## START Information provided

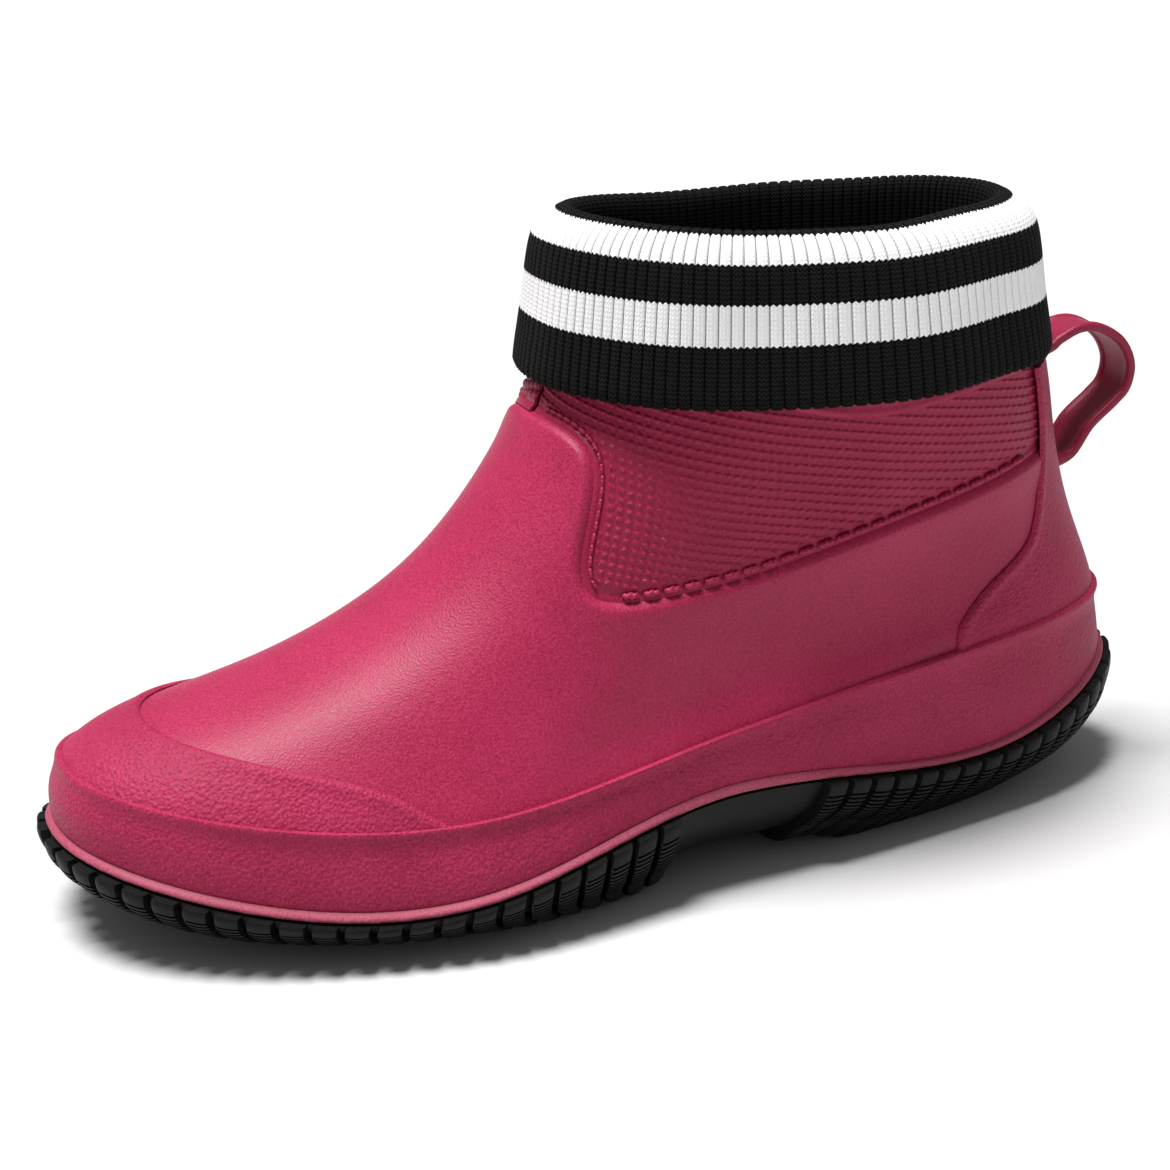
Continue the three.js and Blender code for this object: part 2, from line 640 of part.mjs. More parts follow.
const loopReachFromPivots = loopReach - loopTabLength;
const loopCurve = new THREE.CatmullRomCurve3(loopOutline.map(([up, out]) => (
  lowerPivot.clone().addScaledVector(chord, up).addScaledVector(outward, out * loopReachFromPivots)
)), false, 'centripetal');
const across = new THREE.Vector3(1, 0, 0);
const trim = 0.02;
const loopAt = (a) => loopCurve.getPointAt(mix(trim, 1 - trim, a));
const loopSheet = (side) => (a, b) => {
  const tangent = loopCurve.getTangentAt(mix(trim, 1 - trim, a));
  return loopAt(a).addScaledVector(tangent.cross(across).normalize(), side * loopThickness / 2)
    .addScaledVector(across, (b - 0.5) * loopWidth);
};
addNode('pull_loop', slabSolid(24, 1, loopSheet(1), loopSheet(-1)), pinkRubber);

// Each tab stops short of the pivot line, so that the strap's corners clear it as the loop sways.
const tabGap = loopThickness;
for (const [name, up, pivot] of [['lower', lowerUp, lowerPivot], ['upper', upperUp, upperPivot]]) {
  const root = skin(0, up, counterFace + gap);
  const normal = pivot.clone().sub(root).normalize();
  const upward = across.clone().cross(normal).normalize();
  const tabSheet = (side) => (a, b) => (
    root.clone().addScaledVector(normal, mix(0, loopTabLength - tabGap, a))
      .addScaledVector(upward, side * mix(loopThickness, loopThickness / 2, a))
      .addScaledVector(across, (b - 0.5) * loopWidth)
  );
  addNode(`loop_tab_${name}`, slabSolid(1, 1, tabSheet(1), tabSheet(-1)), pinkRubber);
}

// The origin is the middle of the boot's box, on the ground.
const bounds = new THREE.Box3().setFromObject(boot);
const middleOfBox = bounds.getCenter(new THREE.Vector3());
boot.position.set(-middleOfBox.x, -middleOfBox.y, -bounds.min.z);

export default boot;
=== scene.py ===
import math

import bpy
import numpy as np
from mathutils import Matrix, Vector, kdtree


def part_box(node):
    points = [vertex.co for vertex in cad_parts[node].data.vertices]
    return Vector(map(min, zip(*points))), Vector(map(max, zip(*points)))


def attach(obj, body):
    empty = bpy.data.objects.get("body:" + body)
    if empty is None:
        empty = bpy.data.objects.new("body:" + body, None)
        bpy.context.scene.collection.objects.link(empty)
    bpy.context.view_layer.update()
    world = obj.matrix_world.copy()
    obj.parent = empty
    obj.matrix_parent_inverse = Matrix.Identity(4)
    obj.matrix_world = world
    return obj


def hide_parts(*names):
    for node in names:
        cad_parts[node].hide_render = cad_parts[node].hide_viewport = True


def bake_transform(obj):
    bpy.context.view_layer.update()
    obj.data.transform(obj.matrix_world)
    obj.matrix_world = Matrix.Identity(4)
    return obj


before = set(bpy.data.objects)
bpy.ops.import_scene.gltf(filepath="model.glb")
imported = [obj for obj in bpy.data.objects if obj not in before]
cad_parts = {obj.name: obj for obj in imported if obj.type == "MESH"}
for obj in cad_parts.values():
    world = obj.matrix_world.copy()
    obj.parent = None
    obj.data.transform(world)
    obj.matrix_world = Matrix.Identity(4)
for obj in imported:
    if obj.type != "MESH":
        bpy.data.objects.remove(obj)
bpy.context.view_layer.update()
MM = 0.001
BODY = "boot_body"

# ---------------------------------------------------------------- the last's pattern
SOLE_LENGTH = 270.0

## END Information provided

▶ _What is required_
Repeat word for word the lines from the line containing "on the ground." to the line containing "obj.data.transform(obj.matrix_world)", both lines included; nothing else should appear.

▶ _Solution_
// The origin is the middle of the boot's box, on the ground.
const bounds = new THREE.Box3().setFromObject(boot);
const middleOfBox = bounds.getCenter(new THREE.Vector3());
boot.position.set(-middleOfBox.x, -middleOfBox.y, -bounds.min.z);

export default boot;
=== scene.py ===
import math

import bpy
import numpy as np
from mathutils import Matrix, Vector, kdtree


def part_box(node):
    points = [vertex.co for vertex in cad_parts[node].data.vertices]
    return Vector(map(min, zip(*points))), Vector(map(max, zip(*points)))


def attach(obj, body):
    empty = bpy.data.objects.get("body:" + body)
    if empty is None:
        empty = bpy.data.objects.new("body:" + body, None)
        bpy.context.scene.collection.objects.link(empty)
    bpy.context.view_layer.update()
    world = obj.matrix_world.copy()
    obj.parent = empty
    obj.matrix_parent_inverse = Matrix.Identity(4)
    obj.matrix_world = world
    return obj


def hide_parts(*names):
    for node in names:
        cad_parts[node].hide_render = cad_parts[node].hide_viewport = True


def bake_transform(obj):
    bpy.context.view_layer.update()
    obj.data.transform(obj.matrix_world)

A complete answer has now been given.